Hasta que surge el milagro del toreo, claro está, ese chispazo cegador que desde el redondel ilumina toda la plaza y hace rugir el coso desde las barreras hasta los tejados. Entonces, el público que había permanecido callado, el que hubo de soportar como le fastidiaban el espectáculo, despierta jubiloso y dejándose llevar por la emoción del toreo silencia rotundamente tanta chorrada, dogma y consigna, mandando a hacer puñetas con sus ensordecedoras manifestaciones a los intolerantes de la docta cátedra, personajes que recuerdan las palabras de Luis Miguel Dominguín, cuando el maestro aseguraba que mucha gente de la que acude a las corridas se parecía a sus esportones, que le acompañaron por los callejones de todas las plazas pero jamás supieron una palabra de toros.

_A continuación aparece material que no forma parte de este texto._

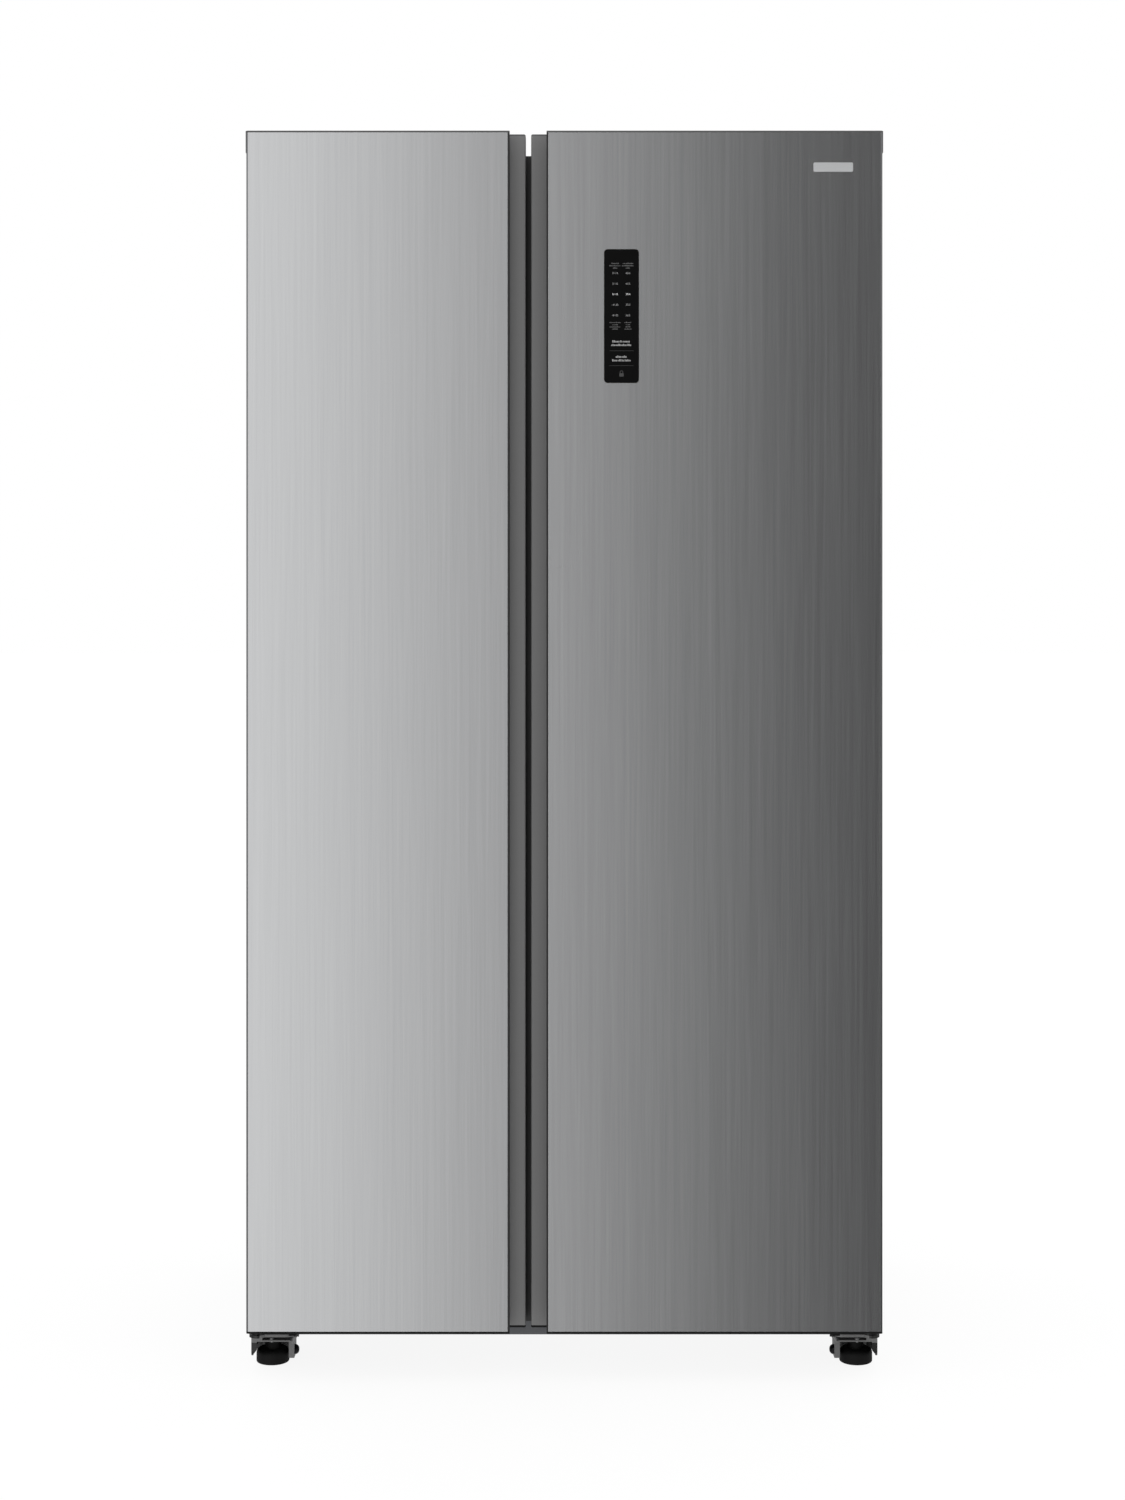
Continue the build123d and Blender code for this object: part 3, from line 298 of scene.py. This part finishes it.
def liner_plastic(name, colour, rough):
    """Thermoformed sheet: glossy, faintly wavy from drawing over the mould."""
    s = Surface(name, coat_weight=0.3, coat_roughness=0.12)
    drift = s.noise(6.0, 2.0)
    s.tone(drift, tuple(c * 0.965 for c in colour), colour)
    s.polish(drift, rough, rough + 0.08)
    s.bump(s.noise(22.0, 2.0), 0.0006, 0.12)
    s.bump(s.noise(1300.0, 1.0), 0.00003, 0.3)
    return s.material


def grained(name, colour, rough=(0.42, 0.56), per_metre=1500.0, depth=0.00008, **sockets):
    """Moulded plastic with a spark-eroded grain."""
    s = Surface(name, **sockets)
    grain = s.cells(per_metre)
    drift = s.noise(30.0, 3.0)
    s.tone(drift, tuple(c * 0.88 for c in colour), tuple(c * 1.14 for c in colour))
    s.polish(drift, *rough)
    s.bump(grain, depth, 0.6)
    return s.material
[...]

Público jubiloso pidiendo premiar al torero

El éxito ajeno parece molestar a algunos en este país. Lo sentenció Antonio Machado en los sabios comentarios de su alter ego "Juan de Mairena":

«El español suele ser un buen hombre, generalmente inclinado a la piedad. Las prácticas crueles —a pesar de nuestra afición a los toros— no tendrán nunca buena opinión en España. En cambio, nos falta respeto, simpatía, y, sobre todo, complacencia en el éxito ajeno. Si veis que un torero ejecuta en el ruedo unan faena impecable y que la plaza entera bate palmas estrepitosamente, aguardad un poco. Cuando el silencio se haya restablecido, veréis, indefectiblemente, un hombre que se levanta, se lleva dos dedos a la boca, y silba con toda la fuerza de sus pulmones. No creáis que ese hombre silba al torero —probablemente él lo aplaudió también—: silba al aplauso».

Guarda relación con este asunto la célebre conferencia de Domingo Ortega, titulada «El arte del toreo», que fue editada por la «Revista de Occidente». Puede que el respetado maestro nunca pensara en la negativa interpretación que tendría en el devenir del toreo. Él defendió que «cargar la suerte» no es abrir el compás, porque de esta forma el torero alarga el viaje del toro, pero no profundiza, asegurando que la profundidad la otorga el lidiador cuando la pierna avanza hacia el frente, no hacia el costado. Lo moralmente triste fue que ese 29 de marzo de 1950, fecha de la conferencia en el Ateneo madrileño, el torero aludido pero no nombrado ya no existía, un toro lo había matado en la plaza de Linares, y nunca podría defender —con la elegancia y el respeto que siempre le caracterizaron—, que su concepto del toreo, el de reunión para ligar los pases, nada tenía nada que ver con ese otro concepto de toreo de avance, de pasos y pases cruzándose al pitón contrario, que los críticos influyentes canonizaron como “la verdad del toreo”. Porque desde entonces —de aquellos barros, estos lodos—, no han faltado quienes, obsesionados con el mecanismo de adelantar la pierna contraria, siguen tildando de «ventajista» al torero que permanece en el sitio para ligar el toreo en redondo. Queremos pensar como Antonio Machado: «no hay gente mala, sino ignorante».

«Manolete», sombra eterna del toreo ligado en redondo.
Foto Juan Luis Seco de Herrera

Dejamos para el final una extraordinaria reflexión de José Alameda, cuñado de Domingo Ortega, que en el libro citado explica lo difícil que es ver el torero :

«Los toreros, que son los únicos que por naturaleza saben del toreo —cada uno su pedazo—, son también, con algunas excepciones pero poquísimas, los que peor lo explican. Por eso al torero no hay que preguntarle, hay que verlo, sabiéndolo ver, sin dejarse engañar por la corriente del toreo, donde se marea el que mira si en vez de atraparla mentalmente permite que se lo lleve el río. El toreo es tan difícil de ver porque es un arte en movimiento, un arte en el tiempo, que nunca se detiene para que lo alcances, ni deja respiro para que lo vuelvas a pensar antes de haber transcurrido. El aficionado tiene que tener mucha imaginación, toda la necesaria para volver a pasar el toreo por el corazón y por su frente, pero tampoco más, para no inventar lo que no ha visto. Ver el toreo es más difícil que tener oído para la música. Difícil, en el sentido de infrecuente, no de trabajoso».

4 comentarios:

Andrés Osado dijo...

Cada nueva opinión tuya me sorprende más y más. Continuamente sacando agua fresca de tu pozo. Es un placer seguirte. Un abrazo amigo Antonio

JAragon dijo...

Magnífica entrada en la que mezclas, de una manera brillante, reflexiones y citas para hacernos pensar en la falta de respeto y humanidad que tenemos hacia los que se juegan delante de un toro lo más valioso que tienen, su vida.
Enhorabuena

Jose Morente dijo...

Magnífica entrada Antonio.... Como siempre

Luis Miguel López R. dijo...

"Amén de los amenes", Antonio.
Se puede decir más alto, pero no más claro. ¡Enhorabuena!